The Third Sunday of Easter



I wonder of you can recall the last significant journey that you undertook. Often when we were children we used to sit at the back and shout out “Are we there yet?” which got the response as always: “15 munities even if it is 3 hours away” Our Faith journey can feel like the same as this. It can feel that we will never get there and when we have sorted one thing out we get confused about something else. We are always learning something new about ourselves and about God’s love for us. But with all this we can feel lost.  The disciples in our Gospel today must have felt the same.  They were lost and everything that they had hoped for had turned wrong. They hoped that he was the one to set Israel free. They were in one sense ex disciples ready to go back to what they had been doing.  

In a sense they had lost their faith and their way this is shown in the Gospel symbolically by turning their back on Jerusalem.
When things go wrong in our lives we can often turn our back on our faith blaming God or others for our lack of faith. I know that when something went wrong in my life I did exactly this. I turned my back on God and stopped praying and failed to go to Mass. I was lost and could not find a way out.  Our eyes are blind to the works and love of God.
Here at every Sunday we experience this Gospel in a very intimate way. We experience the breaking open of the word. To be both comforted and also challenged by the radical nature of the Gospel. Maybe one of the ways we have been challenged this week is in the message of reconciliation and not glorying in the death of another even if that person like Bin Laden is the head of an organization that promotes terror. It challenges us to think again about our own lives and attitudes. In this Gospel we see that Jesus himself tells the two disciples of “Fools so hard to see.” The disciples ultimately recognized him and their eyes were opened in the breaking of Bread. We too recognize Christ every Sunday or every time we go to Mass in the Blessed Sacrament. The Blessed Sacrament and respect for it is very important. That is why we genuflect or make an act of reverence when we come into the Church we recognize that in this space is Christ truly present.  This is also why when we come into the Church we should have a bit of silence for those who would like to pray and be with Christ. The Church is a different place from any other building that we might enter.

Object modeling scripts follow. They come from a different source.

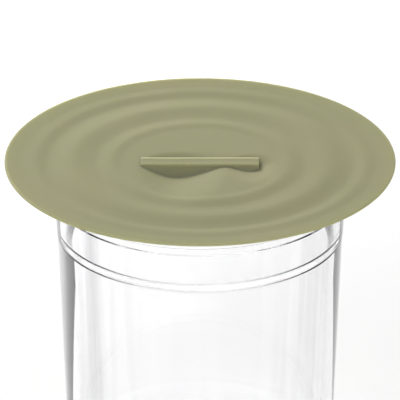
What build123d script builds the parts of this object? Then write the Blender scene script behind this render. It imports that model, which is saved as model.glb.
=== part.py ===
from build123d import *
import math
import os

# Clear glass jar with a wide silicone disc lid that lifts straight off.
# Frame: origin at the centre of the jar's base, +Z up, +X along the lid's grip bar.
# All lengths are in millimetres.

# Jar
jar_height = 96.0
rim_radius = 42.2
wall_slope = 2.5            # degrees from upright, wider at the rim
# Fine steps round the outside: (distance below the rim, how far the wall steps in)
outside_steps = ((6.1, 0.3), (8.4, 0.18), (19.6, 0.22))
step_height = 0.4
lip_wall = 2.6              # wall thickness in the rim band
body_wall = 4.4             # wall thickness under the shoulder
shoulder_depth = 17.6       # from the rim down to the shoulder inside, where the wall thickens
shoulder_fall = 6.0         # height of the sloping shoulder
base_thickness = 7.0
lip_round = 1.25
foot_round = 2.0
floor_round = 7.0
shoulder_round = 12.0

# Lid disc
lid_gap = 0.1               # clearance between the rim and the lid's flat underside
lid_radius = 56.0
lid_thickness = 2.0
edge_round = 0.7
ripple_height = 0.4         # crest or trough, above or below the disc's flat top
ripple_start = 0.38         # radii as fractions of the lid's radius
ripple_crests = (0.445, 0.645, 0.85)
ripple_troughs = (0.535, 0.765)
ripple_end = 0.92
dish_depth = 0.7            # the middle of the disc, inside the ripples, is gently dished

# Finger hollows beside the grip: (centre x, centre y, radius, depth below the disc's flat top)
finger_hollow = (-7.0, -4.0, 15.0, 4.2)
end_hollow = (15.2, -1.0, 7.0, 2.2)
hollow_wall = 1.8           # silicone left under the finger hollow, so it bulges underneath

# Grip: a straight bar that stands in the hollows, its top level with the disc's flat top
bar_length = 34.0
bar_width = 4.7
bar_round = 0.3

base_radius = rim_radius - jar_height * math.tan(math.radians(wall_slope))
lid_underside = jar_height + lid_gap
lid_top = lid_underside + lid_thickness

os.makedirs("parts", exist_ok=True)


def wall_radius(height):
    """Outer radius of the tapering wall at a height above the base."""
    return base_radius + height * math.tan(math.radians(wall_slope))


# Glass jar: one revolved section, with steps outside and a shoulder inside
shoulder_top = jar_height - shoulder_depth
shoulder_bottom = shoulder_top - shoulder_fall
cavity_base_radius = wall_radius(base_thickness) - body_wall
relief = sum(step for _, step in outside_steps)
outside = [(base_radius - relief, 0)]
for distance, step in reversed(outside_steps):
    height = jar_height - distance
    outside.append((wall_radius(height) - relief, height - step_height))
    relief -= step
    outside.append((wall_radius(height) - relief, height))

with BuildPart() as glass_jar:
    with BuildSketch(Plane.XZ) as jar_section:
        with BuildLine():
            Polyline(
                (0, 0),
                *outside,
                (rim_radius, jar_height),
                (rim_radius - lip_wall, jar_height),
                (wall_radius(shoulder_top) - lip_wall, shoulder_top),
                (wall_radius(shoulder_bottom) - body_wall, shoulder_bottom),
                (cavity_base_radius, base_thickness),
                (0, base_thickness),
                close=True,
            )
        make_face()
        corners = jar_section.vertices()
        fillet(corners.group_by(Axis.Y)[-1], lip_round)
        fillet(corners.filter_by_position(Axis.Y, 0, 0).sort_by(Axis.X)[-1], foot_round)
        fillet(
            corners.filter_by_position(Axis.Y, base_thickness, base_thickness).sort_by(Axis.X)[-1],
            floor_round,
        )
        shoulder_corners = corners.filter_by_position(Axis.Y, shoulder_bottom, shoulder_top)
        fillet(
            shoulder_corners.filter_by_position(Axis.X, 0, rim_radius - lip_wall), shoulder_round
        )
    revolve(axis=Axis.Z)
glass_jar.part.label = "glass_jar"
export_step(glass_jar.part, "parts/glass_jar.step")

# Lid disc: ripple rings on top, flat underside that bulges under the finger hollow
crests = [(ring * lid_radius, lid_top + ripple_height) for ring in ripple_crests]
troughs = [(ring * lid_radius, lid_top - ripple_height) for ring in ripple_troughs]
rings = sorted(crests + troughs)
dish_edge = (ripple_start * lid_radius, lid_top)
flat_rim = (ripple_end * lid_radius, lid_top)

with BuildPart() as lid_disc:
    with BuildSketch(Plane.XZ) as disc_section:
        with BuildLine():
            Spline((0, lid_top - dish_depth), dish_edge, tangents=[(1, 0), (1, 0)])
            Spline(dish_edge, *rings, flat_rim, tangents=[(1, 0), (1, 0)])
            Polyline(
                flat_rim,
                (lid_radius, lid_top),
                (lid_radius, lid_underside),
                (0, lid_underside),
                (0, lid_top - dish_depth),
            )
        make_face()
        fillet(disc_section.vertices().group_by(Axis.X)[-1], edge_round)
    revolve(axis=Axis.Z)

    # The bulge and both hollows are spherical caps: half of each cap's section, turned about its middle
    hollow_x, hollow_y, hollow_radius, hollow_depth = finger_hollow
    hollow_sphere = (hollow_radius**2 + hollow_depth**2) / (2 * hollow_depth)
    sphere_height = lid_top - hollow_depth + hollow_sphere
    bulge_bottom = lid_top - hollow_depth - hollow_wall
    bulge_radius = math.sqrt(
        (hollow_sphere + hollow_wall) ** 2 - (sphere_height - lid_underside) ** 2
    )
    bulge_plane = Plane(origin=(hollow_x, hollow_y, lid_underside), x_dir=(1, 0, 0), z_dir=(0, -1, 0))
    with BuildSketch(bulge_plane):
        with BuildLine():
            RadiusArc(
                (bulge_radius, 0),
                (0, bulge_bottom - lid_underside),
                hollow_sphere + hollow_wall,
            )
            Polyline((0, bulge_bottom - lid_underside), (0, 0), (bulge_radius, 0))
        make_face()
    revolve(axis=Axis((hollow_x, hollow_y, 0), (0, 0, 1)))

    for centre_x, centre_y, radius, depth in (finger_hollow, end_hollow):
        cap_plane = Plane(origin=(centre_x, centre_y, lid_top), x_dir=(1, 0, 0), z_dir=(0, -1, 0))
        with BuildSketch(cap_plane):
            with BuildLine():
                RadiusArc((radius, 0), (0, -depth), (radius**2 + depth**2) / (2 * depth))
                Polyline((0, -depth), (0, ripple_height), (radius, ripple_height), (radius, 0))
            make_face()
        revolve(axis=Axis((centre_x, centre_y, 0), (0, 0, 1)), mode=Mode.SUBTRACT)
lid_disc.part.label = "lid_disc"
export_step(lid_disc.part, "parts/lid_disc.step")

# Lid grip: the bar reaches down to the floor of the hollows, so its underside follows the disc
with BuildPart() as bar_blank:
    with BuildSketch(Plane.XY.offset(lid_top)):
        RectangleRounded(bar_length, bar_width, bar_round)
    extrude(amount=-hollow_depth)
    fillet(bar_blank.faces().sort_by(Axis.Z)[-1].edges(), bar_round / 2)
    add(lid_disc.part, mode=Mode.SUBTRACT)

with BuildPart() as lid_grip:
    add(bar_blank.solids().sort_by(Axis.Z)[-1])
lid_grip.part.label = "lid_grip"
export_step(lid_grip.part, "parts/lid_grip.step")
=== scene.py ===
"""Glass jar under a wide sage-green silicone lid: the looks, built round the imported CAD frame.

The object's lengths are in millimetres, turned into metres by MM where a mesh or a material needs
them. The studio's and the camera's are in metres.
"""
import math

import bmesh
import bpy
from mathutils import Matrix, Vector


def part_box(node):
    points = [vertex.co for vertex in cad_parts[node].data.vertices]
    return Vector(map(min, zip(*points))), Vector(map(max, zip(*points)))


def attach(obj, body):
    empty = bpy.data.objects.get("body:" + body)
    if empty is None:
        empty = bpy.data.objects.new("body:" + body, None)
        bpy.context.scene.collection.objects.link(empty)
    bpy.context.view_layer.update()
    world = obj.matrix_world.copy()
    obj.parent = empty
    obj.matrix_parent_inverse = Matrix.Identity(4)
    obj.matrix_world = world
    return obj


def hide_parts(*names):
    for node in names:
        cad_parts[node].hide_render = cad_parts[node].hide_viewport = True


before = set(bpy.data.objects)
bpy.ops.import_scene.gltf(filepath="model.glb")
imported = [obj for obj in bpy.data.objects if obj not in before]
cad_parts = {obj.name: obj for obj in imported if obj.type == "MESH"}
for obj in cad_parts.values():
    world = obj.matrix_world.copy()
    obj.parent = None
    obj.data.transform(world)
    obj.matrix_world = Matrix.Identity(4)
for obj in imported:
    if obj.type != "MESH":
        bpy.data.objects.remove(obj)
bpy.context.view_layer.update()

MM = 0.001

# Sizes read from the frame
JAR_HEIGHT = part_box("glass_jar")[1][2] / MM
LID_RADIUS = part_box("lid_disc")[1][0] / MM

# Jar
RIM_RADIUS = 42.2
WALL_SLOPE = math.tan(math.radians(2.5))
# Fine steps round the outside: (distance below the rim, how far in; negative steps go out)
STEPS = ((5.5, 0.70), (7.8, -0.45), (19.0, 0.20))
STEP_HEIGHT = 0.87  # as a share of how far the wall steps in or out
LIP_WALL = 2.6
BODY_WALL = 4.4
# The shoulder inside, where the wall thickens: distance below the rim, height, steps in its curve
LEDGE_DEPTH = 17.0
LEDGE_FALL = 4.5
LEDGE_STEPS = 24
BASE_THICKNESS = 7.0
FLOOR_ROUND = 7.0
FOOT_ROUND = 2.0
JAR_SEGMENTS = 288
JAR_FIRST_RING = 4.0

# Lid
LID_GAP = 0.1
LID_THICKNESS = 2.0
EDGE_THICKNESS = 0.8
TAPER_START = 46.0
LID_TOP = JAR_HEIGHT + LID_GAP + LID_THICKNESS
LID_SEGMENTS = 384
LID_STEP = 0.35
# Radii of the rings under the lid: a few out to the edge, then evenly spaced ones inwards
OUTER_UNDERSIDE = (54.5, 53.0, 51.0, 49.0, 47.0, 45.0)
INNER_UNDERSIDE = 44.0
UNDERSIDE_STEP = 0.8
# Ripples: (fraction of the lid's radius, height over the flat top), each joined to the next by a flank
# that is partly straight and partly half a cosine wave
RIPPLES = (
    (0.395, 0.0),
    (0.452, 0.22),
    (0.535, -0.17),
    (0.655, 0.36),
    (0.775, -0.22),
    (0.846, 0.11),
    (0.910, -0.10),
)
STRAIGHT_FLANK = 0.2
# The flange outside the jar's rim turns up a little: where it starts, as a fraction, how far it rises,
# and the power that it curves with
FLANGE_START = 0.79
FLANGE_RISE = 0.7
FLANGE_CURVE = 1.4
# Hollows: centre x, centre y, reach to the left, right, front and back, depth
HOLLOWS = (
    (0.0, -0.5, 20.0, 20.0, 11.0, 8.0, 0.35),
    (-7.0, -4.0, 12.0, 15.0, 26.0, 11.5, 2.2),
    (15.2, -1.0, 8.5, 7.5, 14.0, 6.5, 1.25),
)
HOLLOW_WALL = 1.8
# How much of the paler, painted-highlight colour the lid's rounded rim gets
RIM_PAINTED_HIGHLIGHT = 0.05

# Grip bar
BAR_LENGTH = 33.9
BAR_WIDTH = 4.7
BAR_RISE = 0.35
BAR_NEAR_ROUND = 0.25
BAR_FAR_ROUND = 0.45
# How far in from the bar's far edge its painted highlight reaches
BAR_PAINTED_HIGHLIGHT_EDGE = 0.6
BAR_END_ROUND = 0.3
BAR_DISH = 0.12
BAR_FOOT = 0.6
BAR_SECTIONS = 120
BAR_TOP_STEPS = 16
# The sweeping fillet that joins the bar's front face to the hollows: its height, as a share of the
# face's, its greatest height, how far it reaches for its height, where it starts to fade at the ends,
# its least height, its steps, and how far it's sunk into the lid
BAR_FILLET_SHARE = 0.8
BAR_FILLET = 2.5
BAR_FILLET_REACH = 2.0
BAR_FILLET_FADE = 2.5
BAR_FILLET_LEAST = 0.05
BAR_FILLET_STEPS = 16
BAR_FILLET_SINK = 0.02

# Silicone
SAGE = (0.276, 0.276, 0.160)
WARMER_SAGE = (0.288, 0.276, 0.163)
# The paler colour of the painted highlight on the lid's rim and along the bar's far edge
PAINTED_HIGHLIGHT_SAGE = (0.58, 0.56, 0.42)

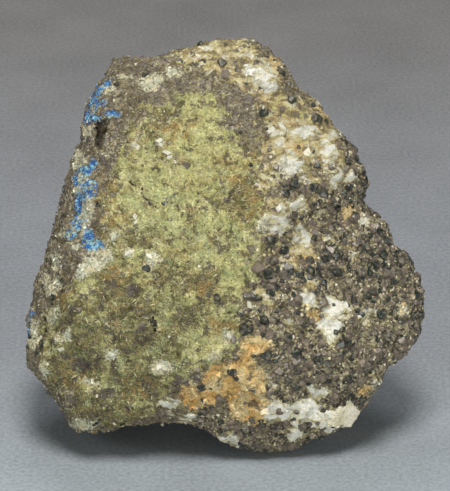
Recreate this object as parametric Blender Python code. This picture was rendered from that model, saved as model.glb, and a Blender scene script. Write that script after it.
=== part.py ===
"""Adamite specimen: one broken lump of granular ore, with its crystals and blocks grown into it.

The lump is described in its own face plane, in millimetres: across runs to the viewer's right, up
runs up along the front face, and out runs from the face plane towards the viewer. The face plane
leans back, and the underside is levelled where the lump rests. Blender's metres are used last.
"""

import math
import random

import bmesh
import bpy
from mathutils import Euler, Vector, noise
from mathutils.bvhtree import BVHTree
from mathutils.geometry import delaunay_2d_cdt

MM = 0.001
FACE_LEAN = math.radians(25.0)

# The outline seen from the front, clockwise from the lower left corner: (across, up).
OUTLINE = [
    (-41.5, 6), (-45, 9.5), (-49.5, 15.5), (-53, 20.5), (-57, 25), (-56, 33),
    (-56.5, 39), (-54.5, 44.5), (-53.5, 51.5), (-51, 61.5), (-47, 73), (-43, 84.5),
    (-41.5, 88.5), (-40.5, 96.5), (-38, 104.5), (-35, 107), (-32, 113), (-21.5, 113),
    (-14.5, 115), (-5.5, 118.5), (3, 119), (7, 118.5), (13, 115), (17.5, 109.5),
    (19.5, 104.5), (26, 100.5), (30.5, 94), (35.5, 89), (39, 83), (41, 78.5),
    (39, 71.5), (42.5, 68), (45.5, 64.5), (47.5, 59.5), (53, 57), (56, 49),
    (56.5, 42.5), (55.5, 33), (51, 27.5), (45.5, 24), (43.5, 17.5), (39.5, 12.5),
    (34.5, 7.5), (28.5, 4.5), (20, 1), (11.5, 0.5), (4.5, 1.5), (-3, 4.5),
    (-7, 7), (-12.5, 8), (-17, 9), (-23, 8), (-33, 7), (-38, 7),
]
CENTRE = (-1.0, 57.0)

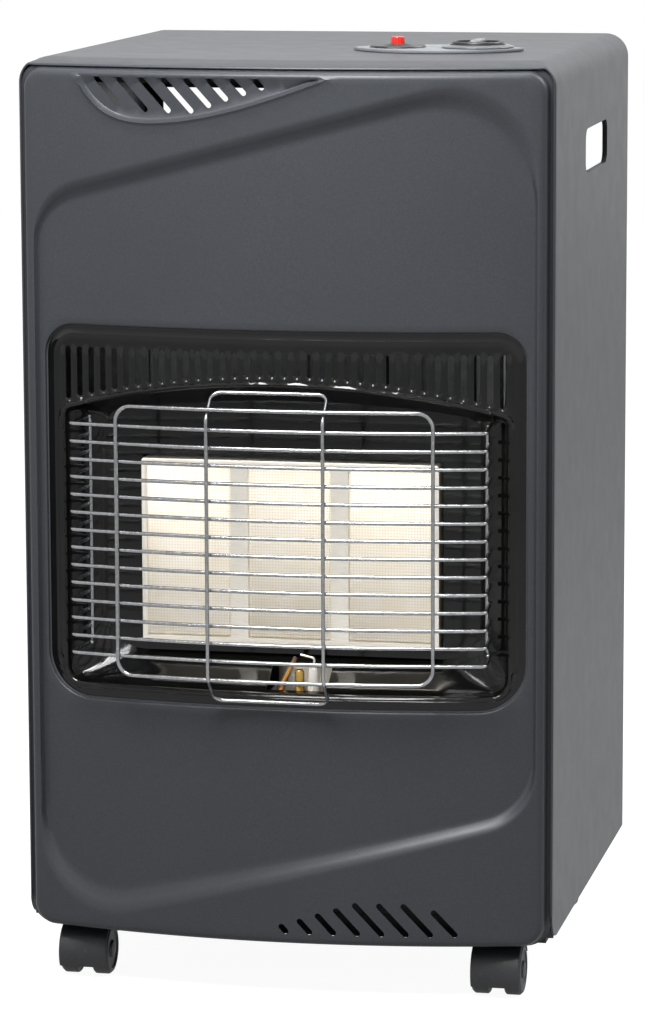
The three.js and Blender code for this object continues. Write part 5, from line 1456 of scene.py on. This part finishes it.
floor_mesh = bpy.data.meshes.new("floor")
floor_mesh.from_pydata([(-6, -6, 0), (6, -6, 0), (6, 6, 0), (-6, 6, 0)], [], [(0, 1, 2, 3)])
floor_finish, floor_tree, floor_shader, floor_place = finish("pale_floor", Roughness=0.8)
floor_clouds = noise(floor_tree, floor_place, 400, 2)
floor_tone = blend_colours(floor_tree, floor_clouds, (0.3, "#777777"), (0.7, "#7f7f7f"))
floor_tree.links.new(floor_tone, floor_shader.inputs["Base Color"])
floor_white = add(floor_tree, "ShaderNodeMath", {"operation": "MULTIPLY"}, {
    0: looked_at(floor_tree, GLOSSY_SHARE), 1: FLOOR_GLOW})
floor_shader.inputs["Emission Color"].default_value = (1, 1, 1, 1)
floor_tree.links.new(floor_white.outputs[0], floor_shader.inputs["Emission Strength"])
new_object("floor", floor_mesh, floor_finish)


def lamp(name, at, aim, size, watts):
    """A square soft lamp, placed and aimed in metres."""
    light = bpy.data.lights.new(name, "AREA")
    light.size = size
    light.energy = watts
    obj = bpy.data.objects.new(name, light)
    scene.collection.objects.link(obj)
    obj.location = at
    obj.rotation_euler = (Vector(aim) - Vector(at)).to_track_quat("-Z", "Y").to_euler()


lamp("key_right", (1.9, 1.2, 2.3), (0.0, 0.0, 0.5), 1.3, 62)
lamp("above", (0.1, 0.3, 2.6), (0.0, 0.0, 0.6), 1.2, 25)
lamp("front", (-0.1, -1.0, 1.66), (0.0, -0.2, 0.4), 0.6, 48)
lamp("left", (-2.2, -1.4, 1.4), (0.0, 0.0, 0.4), 1.2, 2)
world = bpy.data.worlds.new("studio")
scene.world = world
world.use_nodes = True
sky = world.node_tree
sky.nodes.clear()
strength = add(sky, "ShaderNodeMapRange", (), {
    "Value": looked_at(sky, 1.0), "To Min": WORLD_LIGHT, "To Max": 1.0})
backdrop = add(sky, "ShaderNodeBackground", (), {"Color": (1, 1, 1, 1), "Strength": strength.outputs[0]})
add(sky, "ShaderNodeOutputWorld", (), {"Surface": backdrop.outputs[0]})
scene.view_settings.view_transform = "Standard"
print("lit")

I had a man who wanted to become a catholic and I asked him why he wanted to become a Catholic. He said when he entered a Catholic Church there was something quite different. He felt more than anywhere else he felt something different.


And then the last thing that we recognize in the Gospel today is that the disciples when they had experienced all this their hearts were burning within them. And so they wanted to tell others about Christ and what they have witnessed.

The Gospel this weekend presents many challenges and allows us to meditate on what the Mass means for us and what it means to be Catholic in today’s modern world and why it is important to come and be in his presence on Sundays and when we can.